La espada en la palabra
El edificio en el que los legisladores sesionan es simbólico, antiguo y bello. Arquitectónica y estéticamente hablando, aunque no es tan antiguo, tiene más majestuosidad e imponencia y llama más la atención que el edificio del Palacio de Gobierno, que se erige a pocos pasos. Cuando uno ingresa en él, se topa con muros compactos y de muchos centímetros de grosor, y en algunos lugares el suelo es elegante pues está cubierto por alfombras rojas o, mucho mejor, por mármol y mosaicos. Con el pasar de las décadas, como en muchas otras edificaciones, sus ambientes quedaron chicos, y se las tuvieron que arreglar para improvisar pequeñas oficinas de doble piso allí en los ambientes de techo alto y para colocar pequeños escritoritos en los reductos menos apropiados para ellos.
Los pasillos del Legislativo tienen una mística, una elegancia añeja sinigual. Eso, sumado a la magia que ya de por sí guarda la plaza Murillo y, en general, todo el casco viejo de la urbe, hace que trabajar en el Palacio Legislativo sea una experiencia única y no necesariamente demasiado placentera. Pero hay una característica más que debo mencionar sobre este viejo edificio, y que quizá ya no tienen el Palacio Quemado ni, mucho menos, la llamada Casa Grande el Pueblo: la arcaica y obsoleta forma en que allí se siguen realizando los documentos y los trámites. Y es que en el Legislativo el tintineo de las máquinas de escribir y el ruidito de los tampones de los sellos abriéndose y cerrándose a cada segundo, son cosa perenne.
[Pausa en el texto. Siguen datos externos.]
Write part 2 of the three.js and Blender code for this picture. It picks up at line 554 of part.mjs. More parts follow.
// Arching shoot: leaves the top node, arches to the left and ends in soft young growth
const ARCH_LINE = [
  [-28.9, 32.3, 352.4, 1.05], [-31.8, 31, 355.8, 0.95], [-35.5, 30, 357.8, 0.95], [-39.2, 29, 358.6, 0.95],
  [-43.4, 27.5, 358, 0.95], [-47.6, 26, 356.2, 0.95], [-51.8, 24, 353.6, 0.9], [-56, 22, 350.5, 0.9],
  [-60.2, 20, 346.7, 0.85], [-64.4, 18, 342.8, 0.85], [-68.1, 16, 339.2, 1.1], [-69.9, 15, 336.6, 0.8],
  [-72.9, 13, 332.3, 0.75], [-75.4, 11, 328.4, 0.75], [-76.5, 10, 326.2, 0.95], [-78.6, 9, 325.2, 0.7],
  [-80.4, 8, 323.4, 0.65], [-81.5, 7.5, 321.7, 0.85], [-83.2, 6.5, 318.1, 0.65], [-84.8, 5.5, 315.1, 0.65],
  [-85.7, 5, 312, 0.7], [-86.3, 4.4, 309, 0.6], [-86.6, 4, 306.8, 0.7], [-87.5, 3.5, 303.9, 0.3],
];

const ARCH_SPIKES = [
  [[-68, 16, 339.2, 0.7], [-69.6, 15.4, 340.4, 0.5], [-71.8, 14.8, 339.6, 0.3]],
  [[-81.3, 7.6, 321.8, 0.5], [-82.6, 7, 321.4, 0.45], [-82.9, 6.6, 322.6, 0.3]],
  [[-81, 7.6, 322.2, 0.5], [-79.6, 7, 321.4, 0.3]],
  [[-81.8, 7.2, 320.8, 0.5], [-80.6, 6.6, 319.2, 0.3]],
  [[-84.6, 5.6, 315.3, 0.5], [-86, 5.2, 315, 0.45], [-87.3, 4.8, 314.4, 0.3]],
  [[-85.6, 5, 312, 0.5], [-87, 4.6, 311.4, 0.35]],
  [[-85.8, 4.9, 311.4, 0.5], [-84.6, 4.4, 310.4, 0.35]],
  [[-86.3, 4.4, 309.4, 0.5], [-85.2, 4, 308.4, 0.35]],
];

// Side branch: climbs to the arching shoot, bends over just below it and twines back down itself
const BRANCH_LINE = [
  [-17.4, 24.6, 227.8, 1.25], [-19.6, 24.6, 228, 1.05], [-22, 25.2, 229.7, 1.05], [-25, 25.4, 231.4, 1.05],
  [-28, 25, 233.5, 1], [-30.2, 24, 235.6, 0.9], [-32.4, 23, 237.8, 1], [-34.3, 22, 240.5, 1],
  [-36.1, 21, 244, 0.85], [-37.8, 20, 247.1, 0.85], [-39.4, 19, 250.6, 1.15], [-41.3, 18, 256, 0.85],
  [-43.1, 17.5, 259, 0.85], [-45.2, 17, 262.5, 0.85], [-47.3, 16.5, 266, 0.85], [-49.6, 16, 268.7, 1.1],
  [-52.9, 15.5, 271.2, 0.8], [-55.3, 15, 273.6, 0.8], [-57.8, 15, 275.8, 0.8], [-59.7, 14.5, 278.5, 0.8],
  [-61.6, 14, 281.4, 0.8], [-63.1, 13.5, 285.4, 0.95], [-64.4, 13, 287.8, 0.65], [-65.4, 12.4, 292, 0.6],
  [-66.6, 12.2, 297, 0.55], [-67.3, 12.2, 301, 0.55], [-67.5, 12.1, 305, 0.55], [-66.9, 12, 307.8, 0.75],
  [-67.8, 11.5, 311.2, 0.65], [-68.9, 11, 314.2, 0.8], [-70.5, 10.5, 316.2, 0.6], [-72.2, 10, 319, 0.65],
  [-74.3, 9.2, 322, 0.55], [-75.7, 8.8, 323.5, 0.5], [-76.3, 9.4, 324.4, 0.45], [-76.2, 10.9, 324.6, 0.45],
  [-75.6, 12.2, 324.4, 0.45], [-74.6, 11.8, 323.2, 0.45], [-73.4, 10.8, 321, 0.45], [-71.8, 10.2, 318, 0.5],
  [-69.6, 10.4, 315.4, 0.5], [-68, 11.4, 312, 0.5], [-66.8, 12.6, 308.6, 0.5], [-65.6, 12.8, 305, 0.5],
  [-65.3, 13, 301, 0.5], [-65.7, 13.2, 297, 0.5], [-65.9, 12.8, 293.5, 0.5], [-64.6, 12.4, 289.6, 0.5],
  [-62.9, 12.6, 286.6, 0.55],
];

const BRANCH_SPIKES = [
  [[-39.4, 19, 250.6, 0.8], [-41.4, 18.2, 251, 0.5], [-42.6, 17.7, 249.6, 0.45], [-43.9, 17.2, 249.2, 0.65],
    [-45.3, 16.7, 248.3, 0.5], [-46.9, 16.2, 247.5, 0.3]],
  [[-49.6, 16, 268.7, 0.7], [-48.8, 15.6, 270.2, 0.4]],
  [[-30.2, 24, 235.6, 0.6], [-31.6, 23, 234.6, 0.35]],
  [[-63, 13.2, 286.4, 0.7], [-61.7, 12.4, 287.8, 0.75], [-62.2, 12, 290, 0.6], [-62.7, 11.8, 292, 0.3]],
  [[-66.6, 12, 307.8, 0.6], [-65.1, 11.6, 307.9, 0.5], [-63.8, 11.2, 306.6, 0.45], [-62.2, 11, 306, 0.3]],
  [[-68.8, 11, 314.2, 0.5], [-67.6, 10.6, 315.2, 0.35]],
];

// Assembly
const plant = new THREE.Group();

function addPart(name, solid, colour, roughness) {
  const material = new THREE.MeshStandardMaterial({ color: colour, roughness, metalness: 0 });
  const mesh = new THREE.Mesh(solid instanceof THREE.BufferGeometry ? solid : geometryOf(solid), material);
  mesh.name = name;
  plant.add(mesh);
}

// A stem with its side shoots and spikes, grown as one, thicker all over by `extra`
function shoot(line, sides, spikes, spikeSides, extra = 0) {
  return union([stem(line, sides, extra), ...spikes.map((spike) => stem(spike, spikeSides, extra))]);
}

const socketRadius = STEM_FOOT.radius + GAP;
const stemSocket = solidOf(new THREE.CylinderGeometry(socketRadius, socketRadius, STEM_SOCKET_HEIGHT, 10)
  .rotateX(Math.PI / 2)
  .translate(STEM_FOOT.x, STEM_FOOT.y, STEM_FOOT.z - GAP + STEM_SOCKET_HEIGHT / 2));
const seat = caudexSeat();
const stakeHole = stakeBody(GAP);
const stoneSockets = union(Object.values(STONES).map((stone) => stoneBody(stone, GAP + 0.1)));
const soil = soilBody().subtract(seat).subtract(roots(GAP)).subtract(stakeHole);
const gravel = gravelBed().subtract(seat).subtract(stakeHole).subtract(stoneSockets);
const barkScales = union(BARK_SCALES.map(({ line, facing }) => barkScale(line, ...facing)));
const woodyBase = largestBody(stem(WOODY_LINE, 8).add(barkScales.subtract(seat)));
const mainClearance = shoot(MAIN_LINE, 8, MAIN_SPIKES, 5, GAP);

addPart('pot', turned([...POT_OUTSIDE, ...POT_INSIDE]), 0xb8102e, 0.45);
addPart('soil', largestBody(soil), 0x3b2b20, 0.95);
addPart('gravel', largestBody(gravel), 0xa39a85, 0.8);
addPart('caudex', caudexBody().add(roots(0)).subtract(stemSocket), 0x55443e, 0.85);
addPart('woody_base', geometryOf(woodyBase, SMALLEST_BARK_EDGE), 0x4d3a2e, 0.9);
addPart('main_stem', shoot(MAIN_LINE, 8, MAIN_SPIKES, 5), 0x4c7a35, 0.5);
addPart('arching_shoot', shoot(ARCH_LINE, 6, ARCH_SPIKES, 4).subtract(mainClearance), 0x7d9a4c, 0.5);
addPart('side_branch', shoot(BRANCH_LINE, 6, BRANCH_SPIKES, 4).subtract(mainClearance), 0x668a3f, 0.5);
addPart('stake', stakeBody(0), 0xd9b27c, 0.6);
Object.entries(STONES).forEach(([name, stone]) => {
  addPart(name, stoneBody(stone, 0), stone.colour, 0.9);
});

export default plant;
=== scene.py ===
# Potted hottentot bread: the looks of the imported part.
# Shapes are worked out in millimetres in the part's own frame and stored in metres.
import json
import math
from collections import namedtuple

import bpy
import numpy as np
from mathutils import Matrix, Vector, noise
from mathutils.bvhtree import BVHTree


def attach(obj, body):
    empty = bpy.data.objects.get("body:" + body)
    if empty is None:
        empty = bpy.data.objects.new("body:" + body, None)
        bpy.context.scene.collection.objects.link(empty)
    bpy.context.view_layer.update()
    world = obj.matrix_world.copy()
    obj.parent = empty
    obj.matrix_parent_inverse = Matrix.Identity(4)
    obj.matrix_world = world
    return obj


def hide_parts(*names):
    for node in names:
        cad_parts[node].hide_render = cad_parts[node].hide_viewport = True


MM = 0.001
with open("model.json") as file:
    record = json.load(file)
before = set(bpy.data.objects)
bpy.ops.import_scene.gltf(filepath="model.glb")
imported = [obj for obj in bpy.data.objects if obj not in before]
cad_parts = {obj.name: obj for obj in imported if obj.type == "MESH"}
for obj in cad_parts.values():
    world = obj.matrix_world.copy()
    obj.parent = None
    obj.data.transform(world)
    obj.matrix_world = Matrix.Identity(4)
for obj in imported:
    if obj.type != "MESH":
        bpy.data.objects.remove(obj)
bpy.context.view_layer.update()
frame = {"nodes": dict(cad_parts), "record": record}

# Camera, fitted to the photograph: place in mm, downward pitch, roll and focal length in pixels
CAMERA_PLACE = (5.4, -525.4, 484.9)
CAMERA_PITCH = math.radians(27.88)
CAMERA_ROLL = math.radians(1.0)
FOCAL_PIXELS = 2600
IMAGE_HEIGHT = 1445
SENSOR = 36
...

Escasean las computadoras, y cuando uno hace trámites allí se siente como en el siglo pasado. Hay múltiples oficinas a las que a veces —tanto legisladores cuanto personal técnico— se debe acudir: para un sello, una rúbrica, una firma… Cosas que, en nuestros días, en el mundo digitalizado de hoy, podrían resolverse con una aplicación o un software.
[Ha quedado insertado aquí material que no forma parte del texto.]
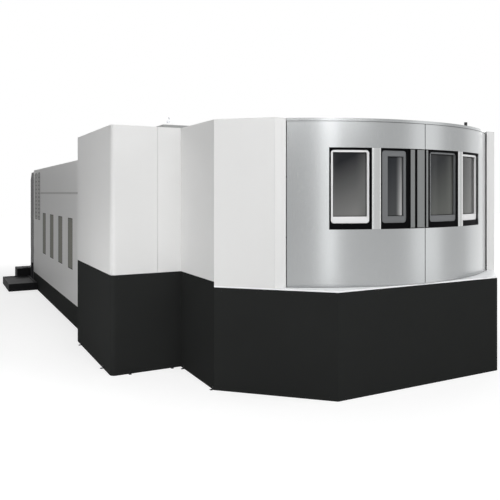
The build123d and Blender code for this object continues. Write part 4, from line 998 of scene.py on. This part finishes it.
piece("roof_lifting_eyes", "frame", "ground_steel", eyes, zinc)

# %% [markdown]
# ## Walls
#
# The long walls are made of sheets, too. A flat strip runs along the left wall above eye height, where
# the upper sheets stand on the lower ones, and upright strips cover the joints of the right wall and of
# the back wall. The back wall also has a plate with cable glands, where the cables of the drives come
# out. A gland is a turned body with a hexagon and a tapering neck.

# %% Dress the walls
right_face, back_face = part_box("cover_right")[1].x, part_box("wall_back")[1].y
joint_z, foot_z, top_z = 2.88, 0.55, 3.5
wall_runs = [((wall_x, 4.15, joint_z), (wall_x, -1.9, joint_z), to_left)]
wall_runs += [((right_face, y, foot_z), (right_face, y, top_z), to_right) for y in (2.3, 3.9)]
wall_runs += [((x, back_face, foot_z), (x, back_face, top_z), to_back) for x in (0.1, 1.7)]
strips, screws = bmesh.new(), bmesh.new()
# The strips get a darker copy of the white cover paint: painted shade, which draws the joints as dark lines.
strip_painted_shade = paint("strip_painted_shade", (0.5, 0.5, 0.49), 0.5, gloss=0.08)
for start, end, out in wall_runs:
    cover_strip(strips, screws, start, end, out, width=0.045, thick=0.003, inset=0.15, count=7,
                radius=0.006)
piece("wall_strips", "frame", "cover_white", strips, strip_painted_shade)
piece("wall_screws", "frame", "cover_white", screws)

gland_profile = [(0.024, 0, "hex"), (0.024, 0.009, "hex"), (0.02, 0.009), (0.02, 0.022),
                 (0.023, 0.022, "hex"), (0.023, 0.034, "hex"), (0.013, 0.042), (0.009, 0.042),
                 (0.009, 0.03)]
gland_place, plate_thick = flat_place((2.6, back_face, 0.9), to_left, to_back), 0.004
gland_plate, glands = bmesh.new(), bmesh.new()
pad(gland_plate, gland_place, (-0.25, -0.12), (0.25, 0.12), corner=0.02, foot=seat, top=plate_thick)
for across in (-0.17, -0.06, 0.05, 0.16):
    for rise in (-0.05, 0.05):
        turned(glands, gland_place(across, rise, plate_thick), to_back, gland_profile, sides=24)
    spots = [gland_place(across, rise, plate_thick) for rise in (-0.105, 0.105)]
    drive(glands, spots, to_back, radius=0.006)
piece("gland_plate", "frame", "cabinet_dark", gland_plate, break_edges=0.001)
piece("cable_glands", "frame", "frame_black", glands, black_screw)

# %% [markdown]
# ## Hood
#
# The raised hood over the column is screwed down along its foot, on all four sides.

# %% Screw down the hood
hood_plan = [(hood_low.x, hood_high.y), (hood_low.x, hood_low.y), (hood_high.x, hood_low.y),
             (hood_high.x, hood_high.y)]
corners, hood_foot = [Vector((x, y, 0)) for x, y in hood_plan], rear_top + 0.04
shape = bmesh.new()
for start, end in zip(corners, corners[1:] + corners[:1]):
    drive(shape, *wall_spots(start, end, hood_foot), screw_radius)
piece("hood_screws", "frame", "ground_steel", shape, zinc)

# %% [markdown]
# ## Control panel
#
# The operator's panel has a dark screen behind a thin bezel, a column of soft keys beside it, and a desk
# with rows of square keys, two override dials, a start and a stop key and a handwheel. It is switched
# off, so the screen only reflects. Keys are plates with round corners, dials are turned bodies with a
# ribbed edge, and none carries a word.

# %% Build the control panel's face
panel_low, panel_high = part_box("control_panel")
panel_wide, face_border, desk_drop, key_seat = 0.52, 0.05, 0.06, 0.0002
face_left, face_right = panel_high.x - panel_wide + face_border, panel_high.x - face_border
panel_middle = (panel_low.z + panel_high.z) / 2
screen_low, screen_high = panel_middle, panel_high.z - face_border
desk_low, desk_high = panel_low.z + desk_drop, panel_middle - desk_drop
desk_y = panel_low.y + 0.005
face_place = flat_place((0, panel_low.y + 0.008, 0), to_right, to_front)
desk_place = flat_place((0, desk_y, 0), to_right, to_front)
glass_right = face_right - 0.05

bezel, pane, keys = bmesh.new(), bmesh.new(), bmesh.new()
border(bezel, face_place, (face_left + 0.002, screen_low + 0.002), (glass_right, screen_high - 0.002),
       rim=0.014, corners=(0.008, 0.005), foot=key_seat, top=0.006)
piece("panel_bezel", "control_panel", "frame_black", bezel, break_edges=0.0015)
pad(pane, face_place, (face_left + 0.015, screen_low + 0.015),
    (glass_right - 0.013, screen_high - 0.015), corner=0.005, foot=key_seat, top=0.003)
piece("panel_screen", "control_panel", "smoked_glass", pane, screen_glass, break_edges=0.0005)

key_size, key_high, key_corner, key_pitch = 0.018, 0.005, 0.003, 0.026
for height in [screen_low + 0.03 + number * 0.034 for number in range(9)]:
    pad(keys, face_place, (glass_right + 0.012, height), (face_right - 0.012, height + 0.02), key_corner,
        key_seat, key_high)
for row in range(5):
    for column in range(9):
        x, z = face_left + 0.02 + column * key_pitch, desk_high - 0.04 - row * key_pitch
        pad(keys, desk_place, (x, z), (x + key_size, z + key_size), key_corner, key_seat, key_high)
piece("panel_keys", "control_panel", "panel_grey", keys, key_light, break_edges=0.0012)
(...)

Causa nostalgia y tristeza (y a veces coraje) ver esa tramitología que aún se hace en formularios, notas y cartas de papel, de forma irremisiblemente personal y presencial y con máquinas de escribir, gastando, de esa forma, miles y miles de hojas que luego quedan almacenadas en gruesos legajos que también se guardan en las mismas oficinas. A mí, lo añejo y antiguo siempre me suele causar una especie de respeto cultural y una nostalgia por la historia, pero no niego que en este tiempo ver esa burocracia tan provecta y obsoleta me desagrada profundamente. El ver, pues, a decenas de diputados con sus respectivos asesores y técnicos corriendo de un lado a otro con el fin de estampar sus huellas en un papel o para recabar un listado de requisitos en papel, pudiendo estar invirtiendo ese tiempo en sus oficinas leyendo a profundidad un proyecto de ley o estudiando, el ver eso, digo, me hace pensar en lo rezagados que estamos hasta en los mecanismos burocráticos de las instituciones.
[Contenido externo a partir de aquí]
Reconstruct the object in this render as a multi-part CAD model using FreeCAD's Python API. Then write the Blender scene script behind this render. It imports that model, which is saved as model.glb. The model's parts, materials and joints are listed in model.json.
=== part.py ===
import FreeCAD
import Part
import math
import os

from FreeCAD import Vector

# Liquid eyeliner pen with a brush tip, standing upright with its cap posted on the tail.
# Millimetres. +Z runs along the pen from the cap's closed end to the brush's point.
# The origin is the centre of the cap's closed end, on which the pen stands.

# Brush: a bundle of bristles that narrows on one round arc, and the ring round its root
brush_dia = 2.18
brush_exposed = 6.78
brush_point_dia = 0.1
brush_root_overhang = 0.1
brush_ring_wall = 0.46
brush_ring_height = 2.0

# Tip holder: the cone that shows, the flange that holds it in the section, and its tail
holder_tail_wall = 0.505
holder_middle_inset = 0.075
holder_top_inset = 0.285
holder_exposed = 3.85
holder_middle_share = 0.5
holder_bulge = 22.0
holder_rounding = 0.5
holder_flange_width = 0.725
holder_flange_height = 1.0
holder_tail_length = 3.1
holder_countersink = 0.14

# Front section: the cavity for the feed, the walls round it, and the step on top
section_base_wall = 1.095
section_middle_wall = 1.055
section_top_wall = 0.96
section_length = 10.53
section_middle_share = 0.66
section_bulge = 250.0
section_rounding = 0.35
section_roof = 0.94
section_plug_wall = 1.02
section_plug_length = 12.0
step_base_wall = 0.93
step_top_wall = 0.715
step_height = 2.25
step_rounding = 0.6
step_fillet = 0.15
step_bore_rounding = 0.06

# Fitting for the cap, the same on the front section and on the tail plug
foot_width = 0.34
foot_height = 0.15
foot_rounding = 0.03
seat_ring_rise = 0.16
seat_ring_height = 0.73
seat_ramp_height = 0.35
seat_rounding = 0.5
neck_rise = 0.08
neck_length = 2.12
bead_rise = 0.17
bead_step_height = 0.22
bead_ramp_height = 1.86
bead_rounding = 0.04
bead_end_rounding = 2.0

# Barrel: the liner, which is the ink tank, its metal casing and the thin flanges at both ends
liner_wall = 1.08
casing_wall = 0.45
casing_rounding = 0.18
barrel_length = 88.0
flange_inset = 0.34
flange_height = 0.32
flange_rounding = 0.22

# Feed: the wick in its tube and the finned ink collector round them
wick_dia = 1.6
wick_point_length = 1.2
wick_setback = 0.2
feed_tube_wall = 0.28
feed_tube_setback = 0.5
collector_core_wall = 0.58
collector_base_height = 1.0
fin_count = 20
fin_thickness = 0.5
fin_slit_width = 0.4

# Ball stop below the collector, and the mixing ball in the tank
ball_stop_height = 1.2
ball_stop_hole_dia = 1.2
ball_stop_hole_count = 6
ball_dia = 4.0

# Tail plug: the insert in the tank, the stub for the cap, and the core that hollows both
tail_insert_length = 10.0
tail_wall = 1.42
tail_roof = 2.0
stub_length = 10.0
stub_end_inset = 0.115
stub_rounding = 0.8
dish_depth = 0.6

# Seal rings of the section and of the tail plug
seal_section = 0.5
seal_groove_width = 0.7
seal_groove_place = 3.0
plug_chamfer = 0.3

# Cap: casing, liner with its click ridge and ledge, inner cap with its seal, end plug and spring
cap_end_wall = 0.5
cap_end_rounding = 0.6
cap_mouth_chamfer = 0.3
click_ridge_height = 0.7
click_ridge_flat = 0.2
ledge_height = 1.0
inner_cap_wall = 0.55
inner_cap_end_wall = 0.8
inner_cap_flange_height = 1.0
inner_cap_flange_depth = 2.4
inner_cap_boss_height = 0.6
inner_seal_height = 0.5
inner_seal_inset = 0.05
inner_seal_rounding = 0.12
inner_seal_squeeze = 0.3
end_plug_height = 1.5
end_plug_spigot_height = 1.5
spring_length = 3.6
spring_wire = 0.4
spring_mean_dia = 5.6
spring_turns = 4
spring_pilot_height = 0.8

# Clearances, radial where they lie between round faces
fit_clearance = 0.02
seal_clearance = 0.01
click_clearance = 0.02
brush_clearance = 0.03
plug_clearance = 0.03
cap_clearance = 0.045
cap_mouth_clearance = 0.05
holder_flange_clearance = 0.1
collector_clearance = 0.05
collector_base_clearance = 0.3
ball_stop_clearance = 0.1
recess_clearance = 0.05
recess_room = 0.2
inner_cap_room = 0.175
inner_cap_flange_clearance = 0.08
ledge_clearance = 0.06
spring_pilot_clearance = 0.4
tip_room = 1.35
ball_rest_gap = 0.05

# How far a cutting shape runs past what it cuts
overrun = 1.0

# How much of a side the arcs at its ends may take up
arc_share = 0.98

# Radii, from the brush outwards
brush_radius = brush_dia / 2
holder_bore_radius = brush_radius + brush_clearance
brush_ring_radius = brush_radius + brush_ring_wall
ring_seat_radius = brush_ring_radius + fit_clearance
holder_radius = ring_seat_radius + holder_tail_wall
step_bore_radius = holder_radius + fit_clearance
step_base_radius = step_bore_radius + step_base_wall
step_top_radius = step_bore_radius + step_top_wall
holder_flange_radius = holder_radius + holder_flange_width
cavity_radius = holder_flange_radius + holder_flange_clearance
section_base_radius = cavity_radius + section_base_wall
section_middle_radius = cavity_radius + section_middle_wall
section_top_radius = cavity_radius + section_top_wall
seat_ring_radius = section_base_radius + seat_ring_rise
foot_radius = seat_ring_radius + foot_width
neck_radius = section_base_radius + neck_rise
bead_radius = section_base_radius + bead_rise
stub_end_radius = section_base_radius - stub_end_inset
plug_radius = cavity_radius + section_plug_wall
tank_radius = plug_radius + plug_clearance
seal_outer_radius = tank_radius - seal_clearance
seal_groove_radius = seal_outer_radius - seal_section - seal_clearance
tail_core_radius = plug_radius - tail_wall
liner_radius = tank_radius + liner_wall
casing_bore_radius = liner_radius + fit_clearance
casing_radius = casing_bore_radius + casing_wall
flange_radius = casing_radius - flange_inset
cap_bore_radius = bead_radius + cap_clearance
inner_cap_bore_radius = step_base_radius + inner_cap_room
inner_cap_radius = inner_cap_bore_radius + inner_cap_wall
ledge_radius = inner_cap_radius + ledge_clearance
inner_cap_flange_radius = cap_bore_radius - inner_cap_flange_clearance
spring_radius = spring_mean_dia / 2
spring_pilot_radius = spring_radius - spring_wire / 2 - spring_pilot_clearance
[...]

Y no se me tome por ingenuo, pues bien sé que el sistema administrativo y burocrático no se simplifica y efectiviza, entre otras razones, porque ello, obviamente, supondría el despido de una gran parte de operarios y personal administrativo, ya que hoy una aplicación digital puede resolver muchas de las labores que realizan quienes estampan sellos o dan vistos buenos a simples notas o cartas. Buena parte del tiempo de los asambleístas y sus respectivos técnicos, se va en sacar fotocopias, llenar a mano formularios y hacer largas filas en las muchas ventanillas que hay por todos los pasillos de las oficinas del emblemático y bello edificio del Legislativo.
Sin embargo, debo reconocer que la creación de algunas oficinas y dependencias públicas ha supuesto (y quizás obligado a) la modernización y digitalización de los trámites. Este fenómeno, por fortuna, se puede ver también en muchos de los bancos de Bolivia.
Este tipo de rasgos de nuestras instituciones, quiérase o no, también dice mucho del nivel de civilización al que hemos llegado. De todo corazón y con toda mi fe, espero que el nuevo edificio del Palacio Legislativo, que, por lo que se ve, está próximo a ser finalizado, renueve el sistema añejísimo de los trámites y acabe con una parte de la obsolescencia que gangrena la mayor parte de nuestras instituciones y oficinas públicas hasta el día de hoy.
Ignacio Vera de Rada es profesor universitario.